### Exercise brief
Copy all of the records below verbatim.

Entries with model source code

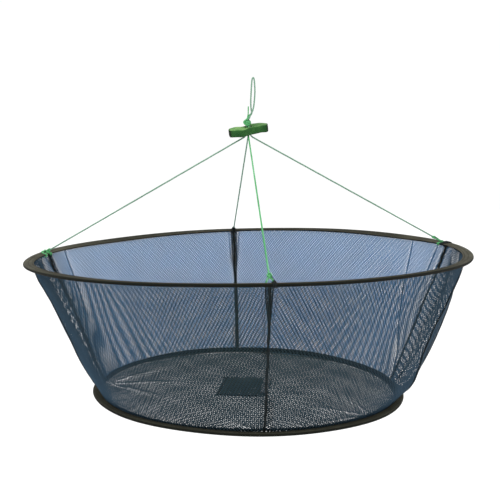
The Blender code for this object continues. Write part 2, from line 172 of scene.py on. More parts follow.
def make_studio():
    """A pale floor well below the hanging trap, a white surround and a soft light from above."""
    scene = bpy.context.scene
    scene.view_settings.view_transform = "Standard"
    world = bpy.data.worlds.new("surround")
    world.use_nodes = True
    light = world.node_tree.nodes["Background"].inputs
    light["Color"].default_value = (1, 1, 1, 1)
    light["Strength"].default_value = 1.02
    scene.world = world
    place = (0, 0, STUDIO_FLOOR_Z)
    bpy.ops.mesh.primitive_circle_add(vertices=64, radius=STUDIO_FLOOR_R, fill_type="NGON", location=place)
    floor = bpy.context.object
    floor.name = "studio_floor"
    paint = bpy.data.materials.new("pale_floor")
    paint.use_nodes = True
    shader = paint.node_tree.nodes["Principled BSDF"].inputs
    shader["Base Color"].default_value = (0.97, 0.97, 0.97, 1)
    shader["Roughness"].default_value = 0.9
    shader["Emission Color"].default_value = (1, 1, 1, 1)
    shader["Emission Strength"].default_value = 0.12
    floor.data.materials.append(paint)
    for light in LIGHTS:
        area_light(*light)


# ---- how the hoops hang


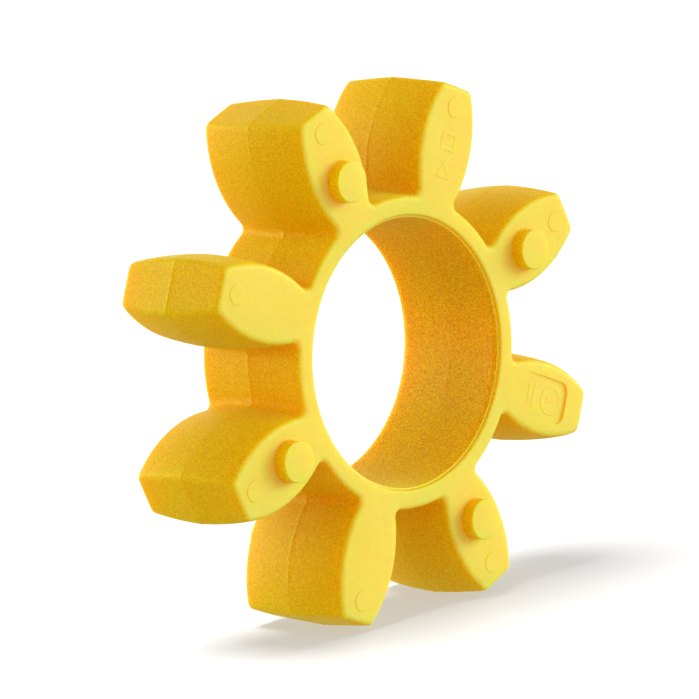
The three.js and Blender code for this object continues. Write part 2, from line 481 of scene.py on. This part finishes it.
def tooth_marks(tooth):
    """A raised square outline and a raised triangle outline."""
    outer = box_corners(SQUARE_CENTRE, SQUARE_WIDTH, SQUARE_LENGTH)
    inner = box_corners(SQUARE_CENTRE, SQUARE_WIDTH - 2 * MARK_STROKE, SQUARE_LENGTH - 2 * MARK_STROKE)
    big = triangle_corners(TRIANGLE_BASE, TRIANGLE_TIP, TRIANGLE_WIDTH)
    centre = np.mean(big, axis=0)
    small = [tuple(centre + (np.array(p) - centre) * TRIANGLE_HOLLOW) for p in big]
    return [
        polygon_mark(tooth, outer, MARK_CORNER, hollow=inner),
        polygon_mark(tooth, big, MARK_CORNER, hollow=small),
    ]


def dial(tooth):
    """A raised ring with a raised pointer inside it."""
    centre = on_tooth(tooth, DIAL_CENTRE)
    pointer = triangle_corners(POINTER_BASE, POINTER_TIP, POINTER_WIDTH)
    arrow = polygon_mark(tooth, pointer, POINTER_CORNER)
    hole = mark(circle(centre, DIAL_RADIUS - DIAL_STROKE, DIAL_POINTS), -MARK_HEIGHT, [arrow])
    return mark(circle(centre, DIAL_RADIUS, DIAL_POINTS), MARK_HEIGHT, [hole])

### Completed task
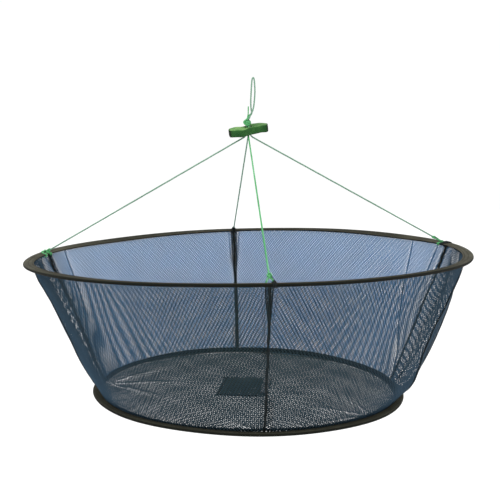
The Blender code for this object continues. Write part 2, from line 172 of scene.py on. More parts follow.
def make_studio():
    """A pale floor well below the hanging trap, a white surround and a soft light from above."""
    scene = bpy.context.scene
    scene.view_settings.view_transform = "Standard"
    world = bpy.data.worlds.new("surround")
    world.use_nodes = True
    light = world.node_tree.nodes["Background"].inputs
    light["Color"].default_value = (1, 1, 1, 1)
    light["Strength"].default_value = 1.02
    scene.world = world
    place = (0, 0, STUDIO_FLOOR_Z)
    bpy.ops.mesh.primitive_circle_add(vertices=64, radius=STUDIO_FLOOR_R, fill_type="NGON", location=place)
    floor = bpy.context.object
    floor.name = "studio_floor"
    paint = bpy.data.materials.new("pale_floor")
    paint.use_nodes = True
    shader = paint.node_tree.nodes["Principled BSDF"].inputs
    shader["Base Color"].default_value = (0.97, 0.97, 0.97, 1)
    shader["Roughness"].default_value = 0.9
    shader["Emission Color"].default_value = (1, 1, 1, 1)
    shader["Emission Strength"].default_value = 0.12
    floor.data.materials.append(paint)
    for light in LIGHTS:
        area_light(*light)


# ---- how the hoops hang


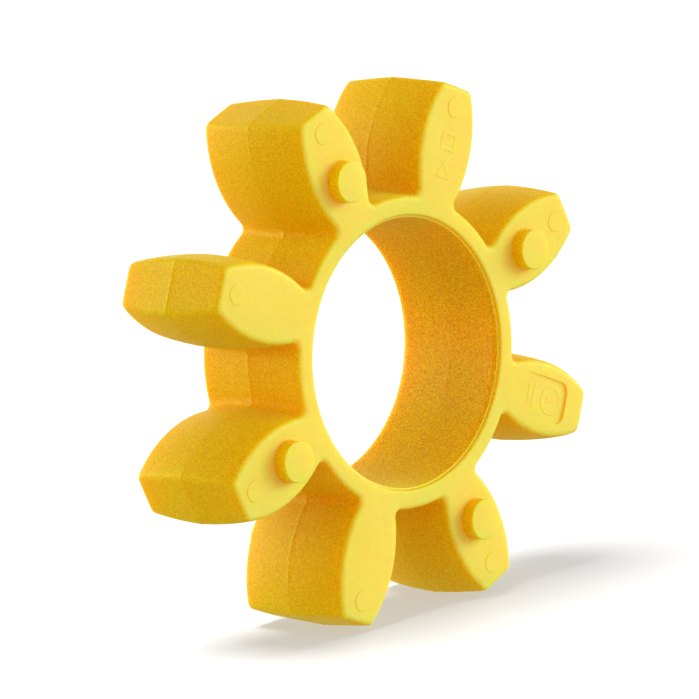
The three.js and Blender code for this object continues. Write part 2, from line 481 of scene.py on. This part finishes it.
def tooth_marks(tooth):
    """A raised square outline and a raised triangle outline."""
    outer = box_corners(SQUARE_CENTRE, SQUARE_WIDTH, SQUARE_LENGTH)
    inner = box_corners(SQUARE_CENTRE, SQUARE_WIDTH - 2 * MARK_STROKE, SQUARE_LENGTH - 2 * MARK_STROKE)
    big = triangle_corners(TRIANGLE_BASE, TRIANGLE_TIP, TRIANGLE_WIDTH)
    centre = np.mean(big, axis=0)
    small = [tuple(centre + (np.array(p) - centre) * TRIANGLE_HOLLOW) for p in big]
    return [
        polygon_mark(tooth, outer, MARK_CORNER, hollow=inner),
        polygon_mark(tooth, big, MARK_CORNER, hollow=small),
    ]


def dial(tooth):
    """A raised ring with a raised pointer inside it."""
    centre = on_tooth(tooth, DIAL_CENTRE)
    pointer = triangle_corners(POINTER_BASE, POINTER_TIP, POINTER_WIDTH)
    arrow = polygon_mark(tooth, pointer, POINTER_CORNER)
    hole = mark(circle(centre, DIAL_RADIUS - DIAL_STROKE, DIAL_POINTS), -MARK_HEIGHT, [arrow])
    return mark(circle(centre, DIAL_RADIUS, DIAL_POINTS), MARK_HEIGHT, [hole])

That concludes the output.